Restate word for word the lines beginning at the one that contains "beside the strip's free edge" and ending at the one that contains "for node in"; include both and nothing else.

Exercise input.

>> start

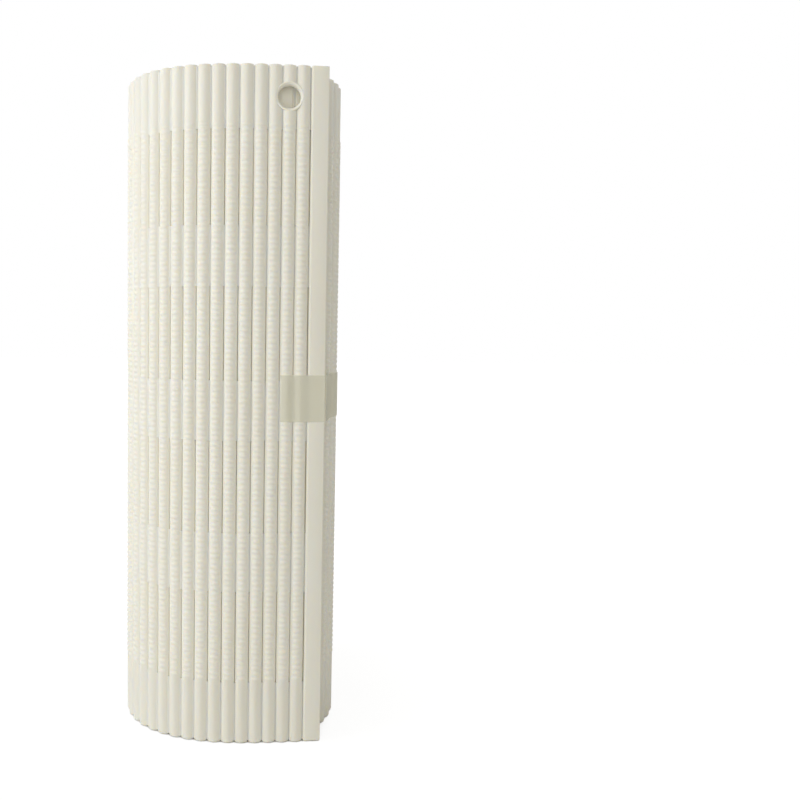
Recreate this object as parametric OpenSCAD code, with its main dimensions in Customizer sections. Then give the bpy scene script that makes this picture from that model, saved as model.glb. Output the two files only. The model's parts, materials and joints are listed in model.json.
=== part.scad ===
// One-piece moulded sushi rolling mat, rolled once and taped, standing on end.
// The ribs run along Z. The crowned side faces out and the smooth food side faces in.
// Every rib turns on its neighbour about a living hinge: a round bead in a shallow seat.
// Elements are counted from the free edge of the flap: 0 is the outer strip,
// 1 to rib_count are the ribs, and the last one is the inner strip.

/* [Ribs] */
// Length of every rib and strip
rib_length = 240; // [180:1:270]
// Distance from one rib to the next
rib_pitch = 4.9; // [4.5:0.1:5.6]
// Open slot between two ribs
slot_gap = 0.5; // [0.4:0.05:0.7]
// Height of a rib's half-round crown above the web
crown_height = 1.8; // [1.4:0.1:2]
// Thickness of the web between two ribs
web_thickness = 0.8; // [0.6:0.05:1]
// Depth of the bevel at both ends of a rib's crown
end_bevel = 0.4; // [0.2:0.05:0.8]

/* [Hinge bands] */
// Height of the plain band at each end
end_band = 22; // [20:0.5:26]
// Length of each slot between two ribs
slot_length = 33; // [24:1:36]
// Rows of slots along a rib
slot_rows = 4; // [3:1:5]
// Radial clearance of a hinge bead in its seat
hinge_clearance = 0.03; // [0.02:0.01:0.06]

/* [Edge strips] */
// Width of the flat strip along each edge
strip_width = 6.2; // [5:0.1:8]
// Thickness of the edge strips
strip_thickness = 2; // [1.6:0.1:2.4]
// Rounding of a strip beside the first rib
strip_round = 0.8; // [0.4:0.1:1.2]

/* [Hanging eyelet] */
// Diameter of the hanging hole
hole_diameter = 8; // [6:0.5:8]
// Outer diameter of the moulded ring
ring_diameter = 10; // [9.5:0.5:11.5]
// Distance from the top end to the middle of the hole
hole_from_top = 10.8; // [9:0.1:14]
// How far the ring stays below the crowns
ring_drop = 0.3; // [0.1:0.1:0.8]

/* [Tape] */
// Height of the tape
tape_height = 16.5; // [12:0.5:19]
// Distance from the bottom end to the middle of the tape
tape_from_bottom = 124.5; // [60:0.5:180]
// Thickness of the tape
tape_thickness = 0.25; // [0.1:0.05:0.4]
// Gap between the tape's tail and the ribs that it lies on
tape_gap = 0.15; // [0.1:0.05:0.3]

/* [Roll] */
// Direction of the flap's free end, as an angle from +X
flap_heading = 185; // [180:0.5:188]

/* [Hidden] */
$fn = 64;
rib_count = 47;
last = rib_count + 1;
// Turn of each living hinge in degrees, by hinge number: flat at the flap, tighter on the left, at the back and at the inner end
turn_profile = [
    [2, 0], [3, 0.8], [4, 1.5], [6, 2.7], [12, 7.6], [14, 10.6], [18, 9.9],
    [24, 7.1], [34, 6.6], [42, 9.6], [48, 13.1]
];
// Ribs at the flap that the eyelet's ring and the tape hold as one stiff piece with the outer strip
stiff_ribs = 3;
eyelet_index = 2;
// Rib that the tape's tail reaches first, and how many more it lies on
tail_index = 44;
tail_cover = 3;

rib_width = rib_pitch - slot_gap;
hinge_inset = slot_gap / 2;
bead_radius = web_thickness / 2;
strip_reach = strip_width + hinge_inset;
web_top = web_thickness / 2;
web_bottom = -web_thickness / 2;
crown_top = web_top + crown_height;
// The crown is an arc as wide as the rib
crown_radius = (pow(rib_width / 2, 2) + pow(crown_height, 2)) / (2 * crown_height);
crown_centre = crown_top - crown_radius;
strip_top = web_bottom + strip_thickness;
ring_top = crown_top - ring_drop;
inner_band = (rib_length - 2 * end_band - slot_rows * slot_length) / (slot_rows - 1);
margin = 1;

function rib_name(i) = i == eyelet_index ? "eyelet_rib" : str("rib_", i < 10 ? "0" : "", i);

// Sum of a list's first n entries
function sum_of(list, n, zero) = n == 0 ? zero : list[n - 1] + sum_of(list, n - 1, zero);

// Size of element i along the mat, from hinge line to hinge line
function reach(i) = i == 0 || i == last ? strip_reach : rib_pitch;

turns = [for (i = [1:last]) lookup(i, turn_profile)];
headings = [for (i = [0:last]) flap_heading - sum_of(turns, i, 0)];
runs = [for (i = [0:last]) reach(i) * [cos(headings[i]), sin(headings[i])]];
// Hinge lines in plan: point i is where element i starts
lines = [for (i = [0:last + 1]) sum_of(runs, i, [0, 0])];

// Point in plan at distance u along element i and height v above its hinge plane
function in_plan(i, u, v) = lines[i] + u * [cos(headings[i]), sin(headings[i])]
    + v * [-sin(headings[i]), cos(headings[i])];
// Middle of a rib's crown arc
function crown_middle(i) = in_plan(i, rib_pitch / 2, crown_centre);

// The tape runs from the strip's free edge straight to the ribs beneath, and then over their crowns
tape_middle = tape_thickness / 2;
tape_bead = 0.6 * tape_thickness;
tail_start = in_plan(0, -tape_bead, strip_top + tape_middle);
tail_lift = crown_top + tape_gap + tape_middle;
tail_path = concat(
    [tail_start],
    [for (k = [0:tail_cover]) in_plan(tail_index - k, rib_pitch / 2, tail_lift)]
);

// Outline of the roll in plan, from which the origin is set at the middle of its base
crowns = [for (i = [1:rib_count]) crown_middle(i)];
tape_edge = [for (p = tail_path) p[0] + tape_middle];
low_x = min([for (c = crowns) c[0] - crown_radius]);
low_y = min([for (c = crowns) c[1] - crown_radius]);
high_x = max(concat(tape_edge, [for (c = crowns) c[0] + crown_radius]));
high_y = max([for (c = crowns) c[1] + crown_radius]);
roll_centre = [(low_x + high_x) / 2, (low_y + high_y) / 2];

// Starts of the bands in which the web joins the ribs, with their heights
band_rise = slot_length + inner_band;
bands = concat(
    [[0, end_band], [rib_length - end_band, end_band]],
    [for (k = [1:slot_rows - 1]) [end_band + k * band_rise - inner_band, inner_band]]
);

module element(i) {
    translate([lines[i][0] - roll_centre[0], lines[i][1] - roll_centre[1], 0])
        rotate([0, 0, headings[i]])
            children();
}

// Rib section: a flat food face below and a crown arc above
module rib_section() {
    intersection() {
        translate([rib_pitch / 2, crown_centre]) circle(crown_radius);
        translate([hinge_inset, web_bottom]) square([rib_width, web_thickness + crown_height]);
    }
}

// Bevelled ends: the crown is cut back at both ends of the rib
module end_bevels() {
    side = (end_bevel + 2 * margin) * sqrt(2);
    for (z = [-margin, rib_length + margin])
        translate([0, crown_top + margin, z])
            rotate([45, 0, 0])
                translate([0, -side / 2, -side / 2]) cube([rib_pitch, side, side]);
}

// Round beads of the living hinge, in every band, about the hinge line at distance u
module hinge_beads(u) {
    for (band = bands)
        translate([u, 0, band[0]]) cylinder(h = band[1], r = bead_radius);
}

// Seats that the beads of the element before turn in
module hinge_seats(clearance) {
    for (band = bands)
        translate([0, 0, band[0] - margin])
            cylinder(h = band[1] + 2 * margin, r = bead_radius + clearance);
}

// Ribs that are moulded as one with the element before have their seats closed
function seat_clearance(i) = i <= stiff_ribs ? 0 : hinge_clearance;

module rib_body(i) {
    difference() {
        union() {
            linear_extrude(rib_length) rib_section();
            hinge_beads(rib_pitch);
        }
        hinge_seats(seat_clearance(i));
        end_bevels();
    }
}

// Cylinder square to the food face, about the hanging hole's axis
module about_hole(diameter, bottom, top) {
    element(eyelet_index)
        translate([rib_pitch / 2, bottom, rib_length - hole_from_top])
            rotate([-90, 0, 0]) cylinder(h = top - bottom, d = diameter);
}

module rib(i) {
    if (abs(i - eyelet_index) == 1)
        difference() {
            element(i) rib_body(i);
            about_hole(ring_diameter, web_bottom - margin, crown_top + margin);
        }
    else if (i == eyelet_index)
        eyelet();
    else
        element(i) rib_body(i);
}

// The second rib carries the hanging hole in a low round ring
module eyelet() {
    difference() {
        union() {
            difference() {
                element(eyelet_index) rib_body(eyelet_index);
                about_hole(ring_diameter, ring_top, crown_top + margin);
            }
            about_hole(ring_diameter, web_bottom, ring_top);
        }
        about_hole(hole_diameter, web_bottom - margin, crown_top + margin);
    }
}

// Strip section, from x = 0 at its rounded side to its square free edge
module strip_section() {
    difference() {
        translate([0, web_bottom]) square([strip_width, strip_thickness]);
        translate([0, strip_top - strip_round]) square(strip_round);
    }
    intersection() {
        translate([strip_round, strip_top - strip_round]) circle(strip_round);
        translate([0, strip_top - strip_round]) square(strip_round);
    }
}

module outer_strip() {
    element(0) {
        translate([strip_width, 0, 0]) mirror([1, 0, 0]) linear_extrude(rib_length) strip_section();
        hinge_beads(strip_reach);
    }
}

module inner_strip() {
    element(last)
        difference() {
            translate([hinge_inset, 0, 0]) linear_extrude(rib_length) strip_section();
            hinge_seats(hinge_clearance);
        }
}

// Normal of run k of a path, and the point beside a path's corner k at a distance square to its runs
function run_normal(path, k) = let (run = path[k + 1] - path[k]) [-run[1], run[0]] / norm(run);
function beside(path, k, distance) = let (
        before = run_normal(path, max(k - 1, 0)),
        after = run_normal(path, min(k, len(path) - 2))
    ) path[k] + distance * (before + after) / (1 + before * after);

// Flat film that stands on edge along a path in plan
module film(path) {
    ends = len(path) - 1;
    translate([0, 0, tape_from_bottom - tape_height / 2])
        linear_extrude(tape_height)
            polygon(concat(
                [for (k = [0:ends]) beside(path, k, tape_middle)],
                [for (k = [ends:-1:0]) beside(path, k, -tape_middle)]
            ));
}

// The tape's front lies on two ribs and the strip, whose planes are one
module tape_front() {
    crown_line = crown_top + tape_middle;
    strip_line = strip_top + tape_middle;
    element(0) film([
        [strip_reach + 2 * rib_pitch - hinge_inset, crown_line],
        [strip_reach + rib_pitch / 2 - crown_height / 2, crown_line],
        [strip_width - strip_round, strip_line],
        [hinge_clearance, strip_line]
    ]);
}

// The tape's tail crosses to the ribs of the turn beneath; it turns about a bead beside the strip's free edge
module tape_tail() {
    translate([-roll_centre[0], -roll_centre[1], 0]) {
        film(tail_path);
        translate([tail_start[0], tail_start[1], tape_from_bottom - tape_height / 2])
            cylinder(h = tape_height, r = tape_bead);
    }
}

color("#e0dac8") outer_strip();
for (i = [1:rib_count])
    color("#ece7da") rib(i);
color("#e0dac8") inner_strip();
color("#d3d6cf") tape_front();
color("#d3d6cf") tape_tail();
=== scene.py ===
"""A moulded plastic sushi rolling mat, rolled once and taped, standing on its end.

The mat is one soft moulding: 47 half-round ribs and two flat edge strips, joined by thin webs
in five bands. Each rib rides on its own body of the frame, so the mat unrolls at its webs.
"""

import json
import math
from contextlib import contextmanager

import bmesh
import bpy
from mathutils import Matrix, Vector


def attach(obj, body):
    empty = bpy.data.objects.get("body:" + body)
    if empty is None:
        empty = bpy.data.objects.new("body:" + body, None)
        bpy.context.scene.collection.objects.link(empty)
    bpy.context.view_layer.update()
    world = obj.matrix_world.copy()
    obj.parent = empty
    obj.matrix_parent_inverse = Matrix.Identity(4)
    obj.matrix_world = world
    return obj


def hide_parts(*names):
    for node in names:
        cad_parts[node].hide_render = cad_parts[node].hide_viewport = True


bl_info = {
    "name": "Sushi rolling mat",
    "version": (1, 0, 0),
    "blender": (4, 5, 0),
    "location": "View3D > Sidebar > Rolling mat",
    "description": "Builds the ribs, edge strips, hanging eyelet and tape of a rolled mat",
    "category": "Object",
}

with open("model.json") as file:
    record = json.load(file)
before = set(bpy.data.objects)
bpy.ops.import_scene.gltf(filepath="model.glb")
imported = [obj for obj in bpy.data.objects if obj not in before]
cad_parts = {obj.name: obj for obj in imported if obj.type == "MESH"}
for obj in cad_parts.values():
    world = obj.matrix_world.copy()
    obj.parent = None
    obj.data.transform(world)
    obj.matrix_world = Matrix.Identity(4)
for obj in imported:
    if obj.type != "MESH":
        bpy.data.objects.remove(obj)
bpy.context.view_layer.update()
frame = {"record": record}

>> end
>> start

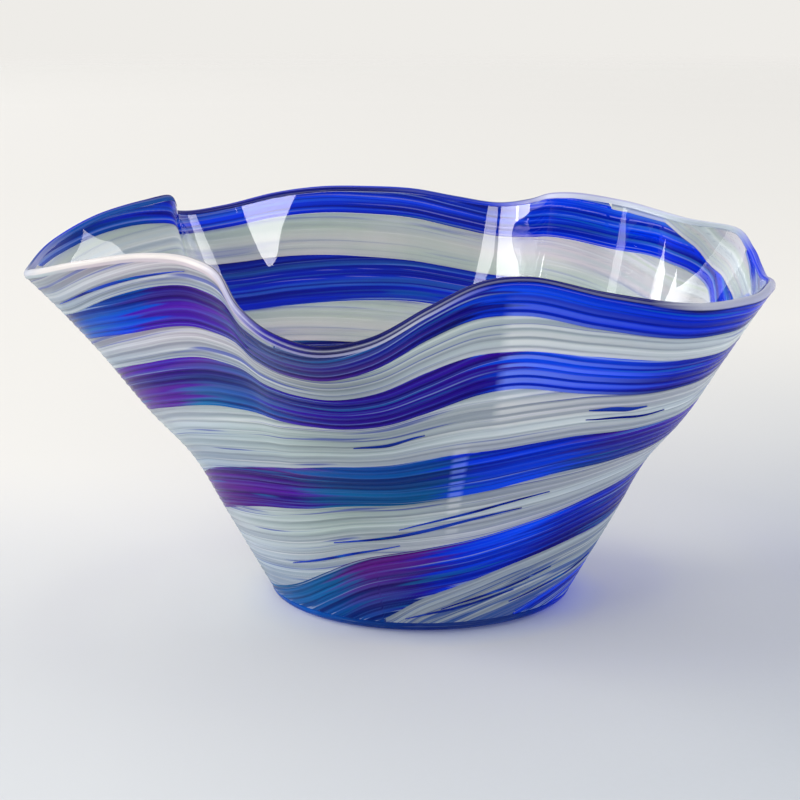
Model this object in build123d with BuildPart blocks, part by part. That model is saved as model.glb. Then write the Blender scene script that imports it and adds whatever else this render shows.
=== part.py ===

>> end
>> start

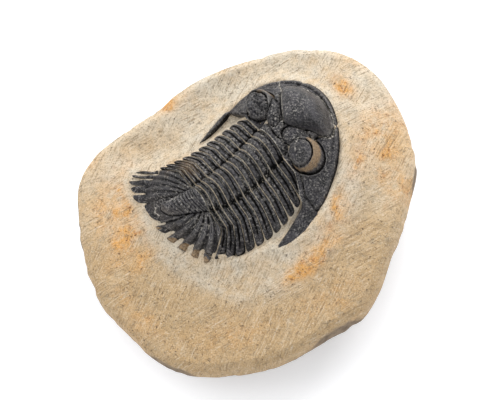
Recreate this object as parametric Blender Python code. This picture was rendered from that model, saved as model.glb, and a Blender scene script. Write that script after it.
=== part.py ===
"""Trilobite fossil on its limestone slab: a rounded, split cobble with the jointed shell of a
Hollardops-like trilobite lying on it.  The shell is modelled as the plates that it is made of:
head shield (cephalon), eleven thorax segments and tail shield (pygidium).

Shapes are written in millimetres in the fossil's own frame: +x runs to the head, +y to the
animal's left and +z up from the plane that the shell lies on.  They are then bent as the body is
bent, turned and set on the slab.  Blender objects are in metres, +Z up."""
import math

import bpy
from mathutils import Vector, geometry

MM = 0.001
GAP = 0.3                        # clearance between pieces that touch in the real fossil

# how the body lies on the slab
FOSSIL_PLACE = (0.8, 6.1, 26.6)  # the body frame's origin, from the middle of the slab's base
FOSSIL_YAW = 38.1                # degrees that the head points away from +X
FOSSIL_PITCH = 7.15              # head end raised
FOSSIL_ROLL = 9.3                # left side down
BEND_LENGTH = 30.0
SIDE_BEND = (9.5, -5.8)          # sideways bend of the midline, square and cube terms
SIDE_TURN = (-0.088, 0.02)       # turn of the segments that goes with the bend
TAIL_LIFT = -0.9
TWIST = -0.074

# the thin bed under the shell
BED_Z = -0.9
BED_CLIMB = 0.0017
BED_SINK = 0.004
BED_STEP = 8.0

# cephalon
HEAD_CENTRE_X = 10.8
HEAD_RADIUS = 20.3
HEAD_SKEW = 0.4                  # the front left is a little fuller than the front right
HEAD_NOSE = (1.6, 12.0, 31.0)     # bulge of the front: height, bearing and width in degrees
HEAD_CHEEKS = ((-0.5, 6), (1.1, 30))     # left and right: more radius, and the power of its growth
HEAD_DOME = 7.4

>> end

Task response.
// The tape's tail crosses to the ribs of the turn beneath; it turns about a bead beside the strip's free edge
module tape_tail() {
    translate([-roll_centre[0], -roll_centre[1], 0]) {
        film(tail_path);
        translate([tail_start[0], tail_start[1], tape_from_bottom - tape_height / 2])
            cylinder(h = tape_height, r = tape_bead);
    }
}

color("#e0dac8") outer_strip();
for (i = [1:rib_count])
    color("#ece7da") rib(i);
color("#e0dac8") inner_strip();
color("#d3d6cf") tape_front();
color("#d3d6cf") tape_tail();
=== scene.py ===
"""A moulded plastic sushi rolling mat, rolled once and taped, standing on its end.

The mat is one soft moulding: 47 half-round ribs and two flat edge strips, joined by thin webs
in five bands. Each rib rides on its own body of the frame, so the mat unrolls at its webs.
"""

import json
import math
from contextlib import contextmanager

import bmesh
import bpy
from mathutils import Matrix, Vector


def attach(obj, body):
    empty = bpy.data.objects.get("body:" + body)
    if empty is None:
        empty = bpy.data.objects.new("body:" + body, None)
        bpy.context.scene.collection.objects.link(empty)
    bpy.context.view_layer.update()
    world = obj.matrix_world.copy()
    obj.parent = empty
    obj.matrix_parent_inverse = Matrix.Identity(4)
    obj.matrix_world = world
    return obj


def hide_parts(*names):
    for node in names:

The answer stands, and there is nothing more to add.